I was going to post one of my more frightening pieces today in honor of the holiday, but there's a certain poem I'd written recently that I'd really wanted to post for a while and, in it's own way, is a pretty scary one itself.
I wrote this poem in a very Thomas Hardy "Convergence of the Twain" sort of mood. Often in my life, my mind will drift into a sort of state where it doesn't see an object on its own - whatever it may be - instead, I tend to see beyond the object and everything it's been through to get there and become what it is - the beautiful erosion of experience carving into the limestone block of primordial forms. In this case, I'd recently watched a movie called "Lord of War" starring Nicholas Cage, and one of the last scenes in the movie really struck me - where his brother died trying to save a small village of Africans who were doomed to die regardless of their actions, and the price of this genocide was a pile of glittering stones on a makeshift tabletop set on top of several boxes of grenades.
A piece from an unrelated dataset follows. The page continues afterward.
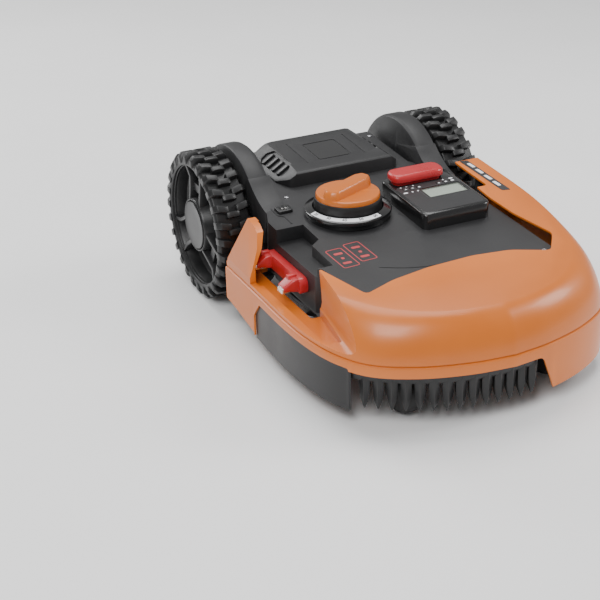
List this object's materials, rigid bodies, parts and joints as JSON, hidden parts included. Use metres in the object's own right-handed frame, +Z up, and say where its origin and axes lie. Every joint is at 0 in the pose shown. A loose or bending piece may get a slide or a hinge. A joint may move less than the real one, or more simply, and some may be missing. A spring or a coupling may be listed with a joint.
{
  "type": "robotic lawn mower",
  "caption": "Robotic lawn mower with a floating shell, two driven rear wheels, front casters, control pod, height knob and a disc cutter with swinging blades.",
  "frame": {"origin": "on the ground, under the centre of the overall box", "axes": "+Z up, -Y is the forward driving direction, +X is the mower's left side"},
  "size_m": [0.48, 0.7145, 0.246],
  "materials": {
    "orange_plastic": "satin moulded plastic",
    "black_plastic": "fine matte grain",
    "deck_plastic": "fine matte grain",
    "gloss_black": "glossy",
    "red_plastic": "satin",
    "wheel_plastic": "hard moulded plastic",
    "tread": "hard rubber tread",
    "caster_rubber": "smooth rubber",
    "contact_metal": "bright plated metal",
    "steel": "turned steel",
    "motor_metal": "drawn can",
    "display_glass": "clear window",
    "display_body": "grey-green liquid crystal",
    "key_cap": "soft-touch",
    "scale_print": "white print",
    "circuit_board": "solder resist",
    "battery_case": "moulded",
    "mount_rubber": "soft rubber"
  },
  "bodies": {
    "root": {"upper_deck": "deck_plastic", "chassis_pan": "black_plastic", "rear_housing": "deck_plastic", "control_pod": "gloss_black", "display_window": "display_glass", "display_module": "display_body", "dial_flange": "gloss_black", "dial_scale": "scale_print", "rain_sensor": "black_plastic", "rain_sensor_pins": "contact_metal", "contact_block": "red_plastic", "contact_tips": "contact_metal", "main_board": "circuit_board", "battery_pack": "battery_case", "battery_door": "black_plastic", "battery_door_screws": "steel", "shell_mounts": "mount_rubber", "left_gearmotor": "motor_metal", "right_gearmotor": "motor_metal", "left_wheel_arch": "black_plastic", "right_wheel_arch": "black_plastic"},
    "shell": {"top_shell": "orange_plastic", "edge_flap": "black_plastic", "front_comb": "black_plastic"},
    "height_knob": {"height_knob": "orange_plastic", "knob_collar": "black_plastic", "height_spindle": "steel"},
    "cutter_carriage": {"motor_cradle": "black_plastic", "cutter_motor": "motor_metal"},
    "cutting_disc": {"blade_disc": "wheel_plastic", "motor_shaft": "steel", "blade_screws": "steel", "skid_plate": "black_plastic"},
    "blade_a": {"blade_a": "steel"},
    "blade_b": {"blade_b": "steel"},
    "blade_c": {"blade_c": "steel"},
    "stop_button": {"stop_button": "red_plastic"},
    "key_up": {"key_up": "key_cap"},
    "key_down": {"key_down": "key_cap"},
    "key_ok": {"key_ok": "key_cap"},
    "key_start": {"key_start": "key_cap"},
    "key_home": {"key_home": "key_cap"},
    "key_power": {"key_power": "key_cap"},
    "left_wheel": {"left_tyre": "tread", "left_rim": "wheel_plastic", "left_hub_cap": "wheel_plastic", "left_axle": "steel"},
    "left_caster": {"left_caster_fork": "black_plastic", "left_caster_pin": "steel"},
    "left_caster_wheel": {"left_caster_wheel": "caster_rubber"},
    "right_wheel": {"right_tyre": "tread", "right_rim": "wheel_plastic", "right_hub_cap": "wheel_plastic", "right_axle": "steel"},
    "right_caster": {"right_caster_fork": "black_plastic", "right_caster_pin": "steel"},
    "right_caster_wheel": {"right_caster_wheel": "caster_rubber"}
  },
  "joints": [
    {"name": "left_wheel_spin", "type": "hinge", "parent": "root", "child": "left_wheel", "pos_m": [0.2, 0.235, 0.122], "axis": [1, 0, 0], "continuous": true},
    {"name": "left_caster_swivel", "type": "hinge", "parent": "root", "child": "left_caster", "pos_m": [0.12, -0.242, 0.09], "axis": [0, 0, 1], "continuous": true},
    {"name": "left_caster_roll", "type": "hinge", "parent": "left_caster", "child": "left_caster_wheel", "pos_m": [0.12, -0.258, 0.032], "axis": [1, 0, 0], "continuous": true},
    {"name": "right_wheel_spin", "type": "hinge", "parent": "root", "child": "right_wheel", "pos_m": [-0.2, 0.235, 0.122], "axis": [1, 0, 0], "continuous": true},
    {"name": "right_caster_swivel", "type": "hinge", "parent": "root", "child": "right_caster", "pos_m": [-0.12, -0.242, 0.09], "axis": [0, 0, 1], "continuous": true},
    {"name": "right_caster_roll", "type": "hinge", "parent": "right_caster", "child": "right_caster_wheel", "pos_m": [-0.12, -0.258, 0.032], "axis": [1, 0, 0], "continuous": true},
    {"name": "shell_float", "type": "slide", "parent": "root", "child": "shell", "axis": [0, 1, 0], "range_m": [-0.005, 0.005], "stiffness_N_per_m": 2500},
    {"name": "height_knob_turn", "type": "hinge", "parent": "root", "child": "height_knob", "pos_m": [-0.056, 0.036, 0.2], "axis": [0, 0, 1], "range_deg": [-202.5, 67.5]},
    {"name": "cutter_height", "type": "slide", "parent": "root", "child": "cutter_carriage", "axis": [0, 0, 1], "range_m": [-0.03, 0.01]},
    {"name": "disc_spin", "type": "hinge", "parent": "cutter_carriage", "child": "cutting_disc", "pos_m": [-0.056, 0.036, 0.056], "axis": [0, 0, 1], "continuous": true},
    {"name": "blade_a_pivot", "type": "hinge", "parent": "cutting_disc", "child": "blade_a", "pos_m": [-0.056, 0.12, 0.05], "axis": [0, 0, 1], "continuous": true},
    {"name": "blade_b_pivot", "type": "hinge", "parent": "cutting_disc", "child": "blade_b", "pos_m": [-0.12875, -0.006, 0.05], "axis": [0, 0, 1], "continuous": true},
    {"name": "blade_c_pivot", "type": "hinge", "parent": "cutting_disc", "child": "blade_c", "pos_m": [0.01675, -0.006, 0.05], "axis": [0, 0, 1], "continuous": true},
    {"name": "stop_press", "type": "slide", "parent": "root", "child": "stop_button", "axis": [0, 0.0624, -0.9981], "range_m": [0, 0.004], "stiffness_N_per_m": 1500, "springref_m": -0.002},
    {"name": "key_up_press", "type": "slide", "parent": "root", "child": "key_up", "axis": [0, 0.0624, -0.9981], "range_m": [0, 0.0008], "stiffness_N_per_m": 800, "springref_m": -0.001},
    {"name": "key_down_press", "type": "slide", "parent": "root", "child": "key_down", "axis": [0, 0.0624, -0.9981], "range_m": [0, 0.0008], "stiffness_N_per_m": 800, "springref_m": -0.001},
    {"name": "key_ok_press", "type": "slide", "parent": "root", "child": "key_ok", "axis": [0, 0.0624, -0.9981], "range_m": [0, 0.0008], "stiffness_N_per_m": 800, "springref_m": -0.001},
    {"name": "key_start_press", "type": "slide", "parent": "root", "child": "key_start", "axis": [0, 0.0624, -0.9981], "range_m": [0, 0.0008], "stiffness_N_per_m": 800, "springref_m": -0.001},
    {"name": "key_home_press", "type": "slide", "parent": "root", "child": "key_home", "axis": [0, 0.0624, -0.9981], "range_m": [0, 0.0008], "stiffness_N_per_m": 800, "springref_m": -0.001},
    {"name": "key_power_press", "type": "slide", "parent": "root", "child": "key_power", "axis": [0, 0.0624, -0.9981], "range_m": [0, 0.0008], "stiffness_N_per_m": 800, "springref_m": -0.001}
  ],
  "couplings": [
    {"joint": "cutter_height", "follows": "height_knob_turn", "m_per_rad": 0.008488}
  ]
}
That such small things - such strange little objects - could be the cause of such misery and drama millions of years later after their formation - the only thing setting them aside from the rest of the dirt and stones around them being the value placed on them by our imaginations; the thought of it really struck me deeply. What is a diamond, really, besides what we make it? What is anything, really, when it comes down to it? Our economy itself, for all intents and purposes, is a widely accepted fabrication. Things of this world carry worth because it is we who deem them worthy - we dream the majesty of kings and, in our minds, if we, the creations, did not know of our Creator, who would be there to know of him and offer him glory?
Anyway, these are just the ramblings of an overstuffed brain that's been reading too much Joseph Campbell and Jack Kerouac, but I digress. I leave you all to the poem and hope you enjoy the late-Victorian style that I am a very large fan of. Perhaps as well you'll grasp the desperate scariness of it that I did slightly while writing it but, like all good horror stories, I believe the weight of its horror is one that slowly sinks in over time after considering the cryptic lines in cold-sweat recollections... insidious little bastard, ain't I? haha
To all of you out there, my fabulous readership: I wish you a wonderful, spine-chilling, and safe Halloween this year!
"to a diamond"
Had you an inkling, little stone -
The value of your translucent hide?
In eons, waiting in the ground
Did gambits ever cleave your mind?
Knew you then of silk white hands?
Of tribal wars and sanguine desires?
Did then you grasp your catalyst
To tender man’s soul unto hellfires?
Or were you innocent; unknown to this?
Name given to that which flows through veins -
Damned then and forever a Helen of Troy
To witness thousands of witless aims.
Yet perhaps you knew nothing of this all along
And ‘tis useless still to question urns:
Where nothing’s held but echoed sound;
Who’d stare in silence as we’d burn.
But if not for thee, what would we be
Without a muses’ sheen to prize?
In yielding to thee, cold, lifeless stone
You’ve granted purpose to our lives.
- Josh Clarke
Monday, October 31, 2011
Sunday, October 9, 2011
Day 21 - "what a ferryman's gleaned"
Hey everyone,
Yeah, I know it's been a while since I put a poem up - there's been a lot going on, especially with getting the book published and getting the funds together to purchase an ISBN and all that, but I ran into some readers of my blog recently who were wondering when I was going to start posting again, so I decided to throw something new up there for anyone who's been craving a new poem recently. This one's for you - you know who you are. :)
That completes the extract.